Recipe Note
Recipe Note
How far in advance can I make the dough?
The dough can be made up to 24 hours ahead. After the initial 2-hour rise, divide and ball the dough, then transfer to a covered container and refrigerate overnight. Pull it out about 30 minutes before you want to proof the skillet to let it come back toward room temperature, then proceed with the 90-minute proof in the oiled skillet. Cold-fermented dough develops a slightly more complex flavor than same-day dough and is often easier to work with because it's less springy.
Does the cream cheese need to be softened first?
Yes — the direction to "combine softened cream cheese" is important. Cold cream cheese won't incorporate with the mozzarella and Italiano seasoning into a smooth, cohesive mixture; it stays lumpy and doesn't spread evenly in the center of the skillet. Take it out of the refrigerator at least 45 minutes before mixing, or microwave briefly on 50% power in 15-second intervals until pliable but not melted. Room temperature cream cheese mixes in under a minute with a spatula.
Can I use store-bought dough instead of making it from scratch?
Yes — a 1 lb ball of store-bought pizza dough divided into 1.5 oz portions works as a substitute. The proofing time in the skillet may be shorter since commercial dough is often more active than dough you've made from scratch. Watch for the dough balls to roughly double in size rather than relying on a fixed time. The garlic butter and parmesan application is the same regardless of dough source.
Can I make this without the Wood Fired Oven Attachment?
Yes — a conventional oven at 450°F or a pellet grill without the pizza oven attachment both work. Place the skillet on the center rack or grill grate and cook 15–20 minutes, checking at 15. You'll get thorough browning on the rolls and melted cheese on the dip without the concentrated radiant heat of the pizza oven, which means the browning pattern on the tops of the rolls may be more even rather than spotted. Rotate the skillet halfway either way.
Can I make this indoors?
Indoor cooking rating: 4 out of 5 — Great in the kitchen, better on the grill. A conventional oven at 450°F reproduces everything about this recipe faithfully except the wood-fired ambient smoke from the YS640s and the radiant browning character of the pizza oven attachment. The dip, the rolls, the garlic butter — all translate directly. Use a Lodge 12" cast iron skillet in a preheated oven and rotate halfway through. The result is excellent; it just won't have that specific wood-fired browning.
Recipe Highlights
Add Salt After the Flour, Not Before: The dough directions call for adding flour first, then salt — that order matters. Salt added directly to active yeast in liquid can inhibit fermentation. By adding flour first and creating a buffer between the yeast and the salt, you protect the yeast activity through the mixing and rise. It's a 30-second detail that affects whether the dough rises properly over the next 2 hours.

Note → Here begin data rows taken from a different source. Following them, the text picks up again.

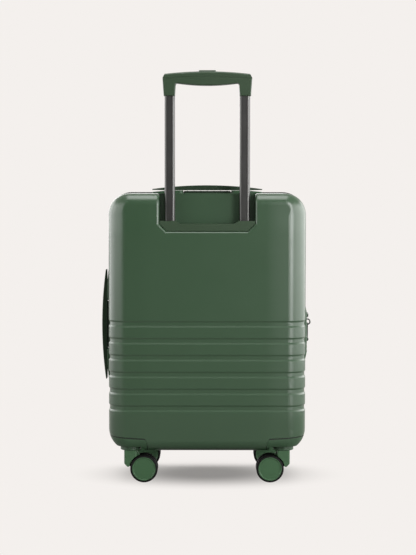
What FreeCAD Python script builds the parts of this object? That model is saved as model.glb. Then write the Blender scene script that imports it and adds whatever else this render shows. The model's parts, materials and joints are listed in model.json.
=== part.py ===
import FreeCAD, Part
import math
import os

# A hard shell suitcase on four twin-wheel casters, standing upright, in millimetres.
# X is the width, Y the depth with the trolley side at -Y, Z is up and the floor is Z = 0.

# Case
WIDTH = 365.0  # over the sides at mid height
DEPTH = 230.0  # over both faces
SHELL_BOTTOM = 60.0
SHELL_TOP = 536.0
WALL = 2.2  # moulded shell
CORNER_R = 40.0  # corners seen from the front
SIDE_EDGE_R = 34.0  # upright edges of each face
TOP_EDGE_R = 21.0  # top and bottom edges of each face
SEAM = 0.35  # visible gap between fitted mouldings
SIDE_REACH = 15.0  # carry handles and zip pull stand this proud, equally, so the case stays centred

# Grooves pressed round each face
GROOVE_COUNT = 6
GROOVE_TOP = 236.0  # middle of the highest groove above the shell's bottom
GROOVE_PITCH = 31.2
GROOVE_HEIGHT = 12.5
GROOVE_FLOOR = 6.0
GROOVE_DEPTH = 1.7
GROOVE_END_Y = 62.0  # where a groove has run out on the side, from the middle plane
GROOVE_RUNOUT = 14.0

# Zip and lining
ZIP_TAPE = 6.0  # each half of the zip, along the depth
ZIP_PROUD = 1.4
ZIP_DEPTH = 4.0  # how far the tape reaches in from the shell's surface
TAPE_GAP = 0.15  # half of the gap between the closed halves
LINING_GAP = 13.0  # room behind the lining for handle ends
LINING_WALL = 1.2
DIVIDER_THICK = 2.0
DIVIDER_MOUTH = 42.0  # open gap above the divider, the way into the lid's pocket
STRAP_WIDTH = 38.0
STRAP_THICK = 1.6
STRAP_RISE = 120.0  # middle of a strap's outer end above or below the buckle
STRAP_START = 4.0  # near edge of a strap at the buckle, from the buckle's middle
BUCKLE_SIZE = 56.0
BUCKLE_SHARE = 0.8  # of its width that the buckle is high
BUCKLE_THICK = 6.0
BUCKLE_EDGE_R = 2.0

# Trolley pocket in the back face
POCKET_DEPTH = 34.0
POCKET_HALF = 88.0
POCKET_HALF_LOW = 74.0
POCKET_DROP = 69.5  # shell's top to the pocket's floor
POCKET_CORNER = 14.0  # height of the slanted lower corners
POCKET_RIM_R = 5.0
BEZEL_HEIGHT = 19.0
BEZEL_DIP = 5.5
BEZEL_DIP_HALF = 50.0
BEZEL_DIP_SLOPE = 8.0
BEZEL_SETBACK = 1.5  # bezel face behind the shell's face
BEZEL_EDGE_R = 1.2

# Trolley tubes: outer tubes are fixed, middle and inner tubes telescope out of them
TUBE_SPACING = 137.6
TUBE_Y = -DEPTH / 2 + 16.5
TUBE_SIZE_X = 19.2  # middle tube, the visible one
TUBE_SIZE_Y = 14.4
TUBE_WALL = 1.2
TUBE_CORNER = 4.5
TUBE_GAP = 0.45  # sliding gap per side between telescoping tubes
TUBE_CHANNEL = 6.5  # width of the shallow channel down the middle tube
TUBE_CHANNEL_DEPTH = 0.5
OUTER_TUBE_BOTTOM = 68.0
OUTER_TUBE_LAP = 11.0  # how far the outer tube enters the bezel
TRAVEL = 228.0  # of each telescope stage
STOP_LAP = 26.0  # tube left under the middle tube's lower end when stowed
INNER_TUBE_RISE = 9.9  # lower end of the inner tube above that of the middle tube
FOOT_HEIGHT = 16.0
FOOT_WALL = 4.0

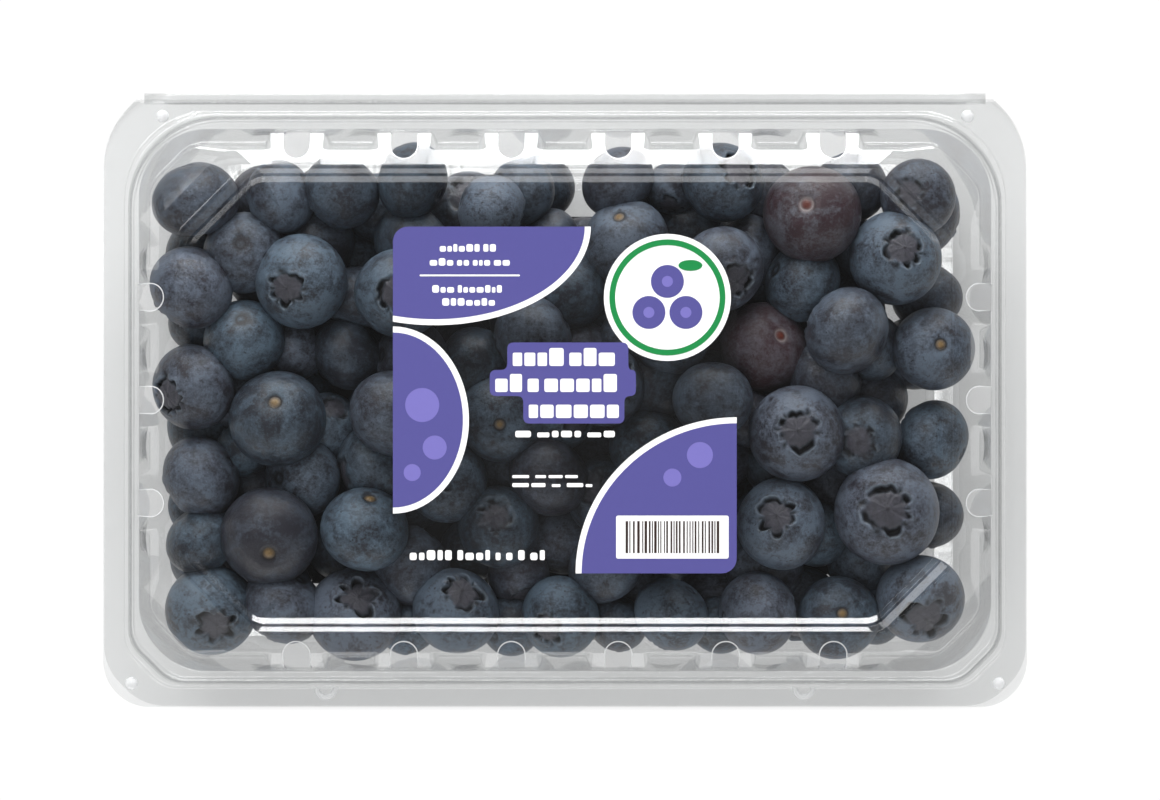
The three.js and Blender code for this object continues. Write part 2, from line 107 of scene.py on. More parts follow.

Proof the Rolls in the Same Skillet They'll Bake In: Oiling the Lodge 12" skillet and proofing the dough balls directly in it means you never have to transfer or re-shape the rolls before baking — they proof, get the garlic butter application, and go straight into the oven in one vessel. The olive oil in the skillet also fries the bottoms of the rolls very slightly during the bake, giving them a crispy underside that contrasts the soft, pull-apart top.
Dice the Pepperoni, Don't Slice It: The ingredient list specifies diced pepperoni rather than the standard whole rounds you'd use on a pizza. Diced pepperoni distributes more evenly across the cheese topping surface, crisps more thoroughly at 450°F because more surface area is exposed, and pulls through the dip more cleanly than whole rounds that can slide off as you tear into the rolls.
Rotate Halfway Through: The direction to rotate the skillet halfway through the 15–20 minute cook is specific to the pizza oven attachment, where heat distribution is most intense at the rear. On a pellet grill without the attachment or in a conventional oven, rotation still helps produce even browning across all the rolls. Set a timer at 8 minutes, rotate 180 degrees, and check again at 15 minutes for color and internal cheese melt before committing to a full 20.